Define a list to be either an empty sequence—denoted by ( ) and referred to as the empty list—or, recursively, a finite nonempty sequence of lists. If we write a list by separating the constituent elements by commas and enclosing the entire sequence with parentheses, then for example, (( ), ( ), ( )) and ((( ), ( )), ((( ), (( ), ( ))), ( ))) are lists. The number of constituent lists is called its length (it is zero for the empty list). If $a$ is a nonempty list, then we write $a[i]$ for the $i$th constituent list of $a$, where $i$ ranges from 1 to the length of $a$.

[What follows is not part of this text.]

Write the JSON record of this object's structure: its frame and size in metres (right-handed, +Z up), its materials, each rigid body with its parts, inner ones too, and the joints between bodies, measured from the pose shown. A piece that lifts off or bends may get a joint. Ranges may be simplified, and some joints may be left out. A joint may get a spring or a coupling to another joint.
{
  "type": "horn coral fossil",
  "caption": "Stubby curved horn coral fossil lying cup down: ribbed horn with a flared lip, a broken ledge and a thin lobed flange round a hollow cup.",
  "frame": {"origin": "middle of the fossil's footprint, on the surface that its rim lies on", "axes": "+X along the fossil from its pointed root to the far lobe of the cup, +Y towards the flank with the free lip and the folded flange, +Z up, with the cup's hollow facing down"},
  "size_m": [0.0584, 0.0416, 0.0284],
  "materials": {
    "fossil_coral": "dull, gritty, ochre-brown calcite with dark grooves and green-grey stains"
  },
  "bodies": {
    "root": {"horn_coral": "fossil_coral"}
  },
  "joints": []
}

Next, recursively define a total ordering $\le$ on lists as follows (it is essentially a lexicographic ordering). Let $a$ and $b$ be lists, with lengths $m$ and $n$ respectively. If $m\le n$ and $a[i] = b[i]$ for all $1\le i \le m$ (this condition is vacuously satisfied if $m=0$), then $a\le b$. Otherwise, there exists some $i$ such that $a[i] \ne b[i]$; let $i_0$ be the least such number, and declare $a< b$ if $a[i_0] < b[i_0]$.

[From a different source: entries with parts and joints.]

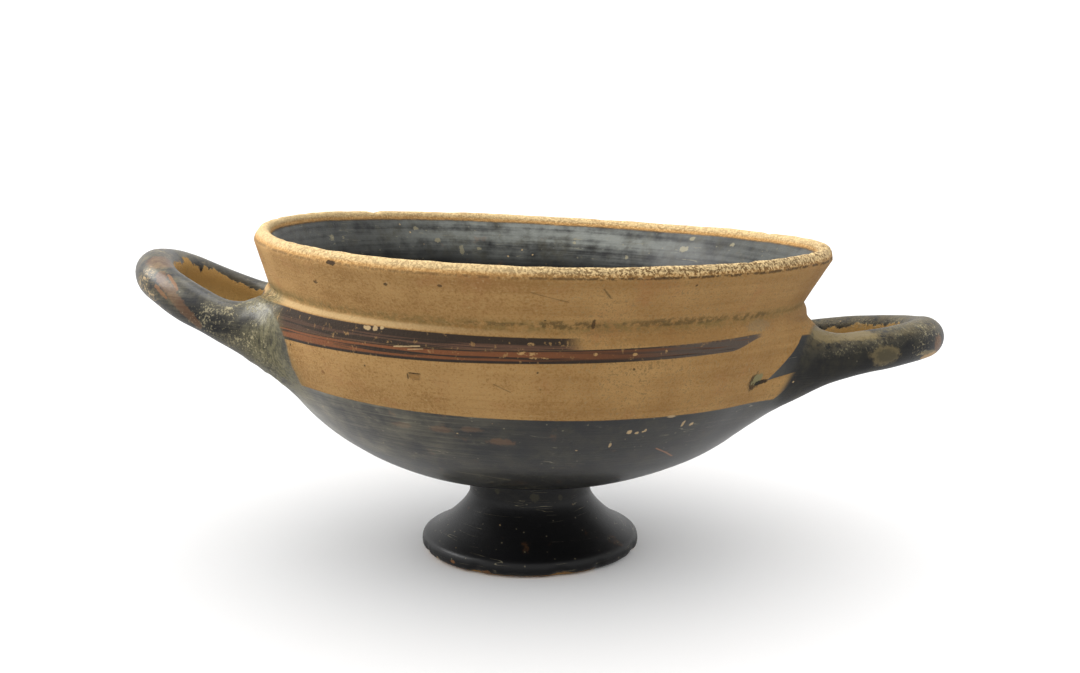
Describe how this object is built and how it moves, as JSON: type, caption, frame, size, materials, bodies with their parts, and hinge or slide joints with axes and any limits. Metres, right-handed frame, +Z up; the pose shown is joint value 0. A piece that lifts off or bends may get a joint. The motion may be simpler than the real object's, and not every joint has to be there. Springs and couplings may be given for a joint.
{
  "type": "kylix cup",
  "caption": "Shallow stemmed drinking cup of slipped, fired clay with an offset flaring lip, a low trumpet foot and horizontal loop handles.",
  "frame": {"origin": "centre of the bounding box, on the plane that the foot stands on", "axes": "+X through the right handle as the picture shows the cup, +Y away from the viewer, +Z up"},
  "size_m": [0.1922, 0.1458, 0.0798],
  "materials": {
    "slipped_clay": "buff-orange fired clay, partly covered with a satin black slip and thin dark and red-brown bands, worn and chipped"
  },
  "bodies": {
    "root": {"cup": "slipped_clay"}
  },
  "joints": []
}
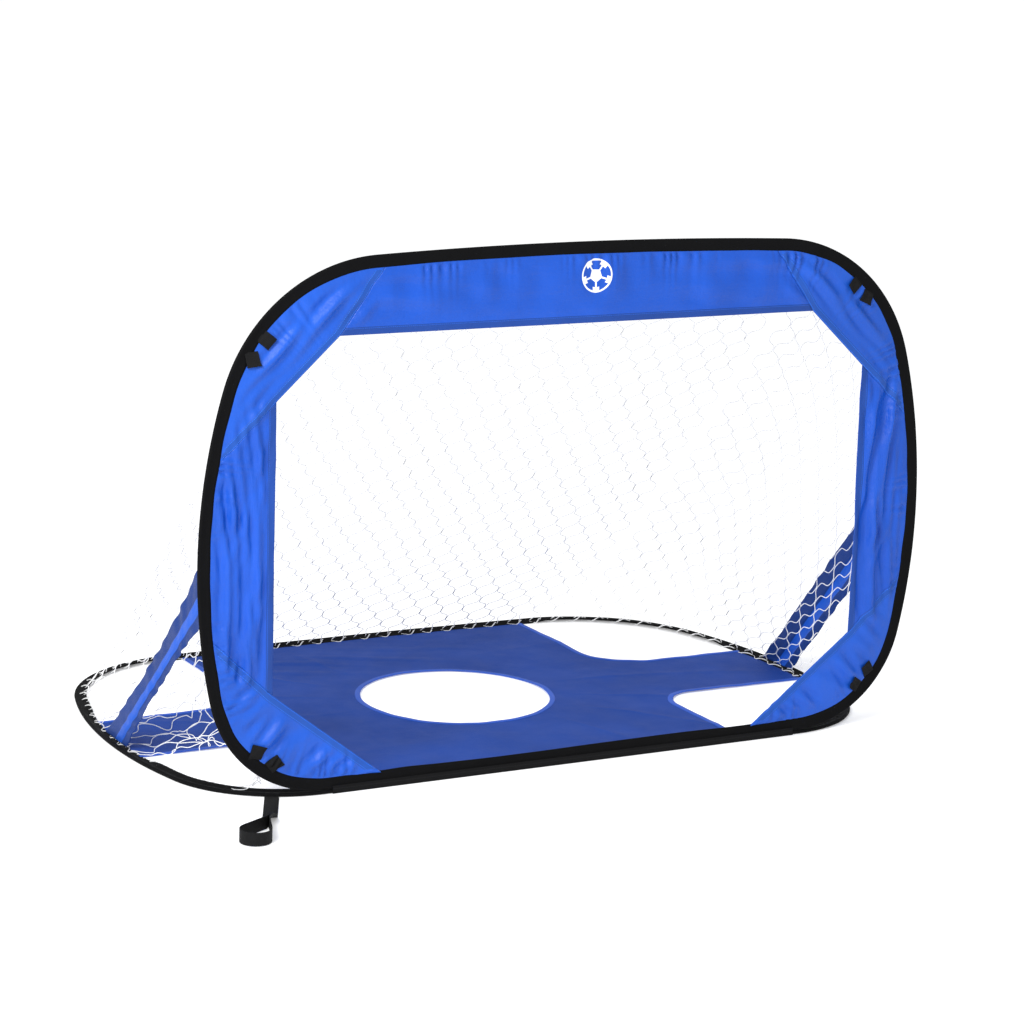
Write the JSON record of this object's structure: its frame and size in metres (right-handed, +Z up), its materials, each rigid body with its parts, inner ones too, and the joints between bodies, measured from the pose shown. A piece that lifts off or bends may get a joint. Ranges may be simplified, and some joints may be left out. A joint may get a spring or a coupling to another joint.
{
  "type": "pop up goal",
  "caption": "Folding pop-up ball goal: sprung standing hoop with fabric face panels, base hoop with a target sheet on the ground, sloping net and side stays, and a webbing tether strap.",
  "frame": {"origin": "on the ground under the middle of the base hoop's straight front run", "axes": "+X across the goal to the right seen from the front, +Y from the mouth to the back of the net, +Z up"},
  "size_m": [1.23, 0.9831, 0.8],
  "materials": {
    "panel_fabric": "woven polyester, satin",
    "hem_fabric": "folded woven polyester hem",
    "sheet_fabric": "woven polyester, matt",
    "binding_fabric": "folded bias binding",
    "stay_fabric": "woven polyester, gathered",
    "sleeve_fabric": "woven polyester sleeve, matt",
    "webbing": "woven webbing",
    "netting": "knotless polyester netting",
    "spring_steel": "spring steel wire"
  },
  "bodies": {
    "base_frame": {"base_sleeve": "sleeve_fabric", "base_hoop_wire": "spring_steel", "base_hoop_ferrule": "spring_steel", "net_foot_cord": "netting", "target_sheet": "sheet_fabric", "centre_hole_binding": "binding_fabric", "front_left_binding": "binding_fabric", "front_right_binding": "binding_fabric", "rear_left_binding": "binding_fabric", "rear_right_binding": "binding_fabric", "hinge_tape": "sleeve_fabric", "strap_anchor": "webbing", "net_back": "netting", "net_left": "netting", "net_right": "netting", "left_stay": "stay_fabric", "right_stay": "stay_fabric"},
    "front_frame": {"front_sleeve": "sleeve_fabric", "front_hoop_wire": "spring_steel", "front_hoop_ferrule": "spring_steel", "net_head_cord": "netting", "top_panel": "panel_fabric", "left_panel": "panel_fabric", "right_panel": "panel_fabric", "upper_left_gusset": "panel_fabric", "upper_right_gusset": "panel_fabric", "lower_left_gusset": "panel_fabric", "lower_right_gusset": "panel_fabric", "top_hem": "hem_fabric", "left_hem": "hem_fabric", "right_hem": "hem_fabric", "upper_left_gusset_hem": "hem_fabric", "upper_right_gusset_hem": "hem_fabric", "lower_left_gusset_hem": "hem_fabric", "lower_right_gusset_hem": "hem_fabric", "upper_left_tabs": "webbing", "upper_right_tabs": "webbing", "lower_left_tabs": "webbing", "lower_right_tabs": "webbing"},
    "tether": {"tether_strap": "webbing"}
  },
  "joints": [
    {"name": "front_fold", "type": "hinge", "parent": "base_frame", "child": "front_frame", "pos_m": [0, -0.0062, 0.0093], "axis": [-1, 0, 0], "range_deg": [0, 90], "stiffness_Nm_per_rad": 1.4, "springref_deg": -20.05, "deforming": ["net_back", "net_left", "net_right", "left_stay", "right_stay"]},
    {"name": "strap_swing", "type": "hinge", "parent": "base_frame", "child": "tether", "pos_m": [-0.4908, 0.00503, 0.0015], "axis": [-0.9063, 0.4226, 0], "range_deg": [0, 45]}
  ]
}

Finally, recursively define a list $a$ to be an ordinal (or more precisely, an ordinal below $\epsilon_0$, but I will just say ordinal for short) if all its constituent lists are ordinals and $a[i] \ge a[j]$ whenever $i<j$. (In particular, the empty list is an ordinal, since the condition is vacuously satisfied.)

As an exercise, you can verify that the ordinals ((( ))) and ((( ), ( ))) and ((( )), (( ))) are, in standard notation, the same as $\omega$, $\omega^2$, and $\omega \cdot 2$ respectively.

My personal opinion is that the usual ways of defining $\epsilon_0$ make it seem mind-bogglingly infinitary, but the above definition makes it clear that any particular ordinal is just a special type of finite list of finite lists of finite lists of … of finite lists. Not very infinitary at all.

The proof that there is no infinite descending sequence is not particularly mind-boggling either, in this language. Rather than type it out here, I refer you to the proof of Theorem 1 in my expository article.

I find that after understanding this proof, the hard thing to wrap my head around is how it can possibly be true that PA does not prove that there is no infinite descending sequence. My current gut feeling is that PA seems weirdly weak, because it cannot even formalize a proof as simple as this one.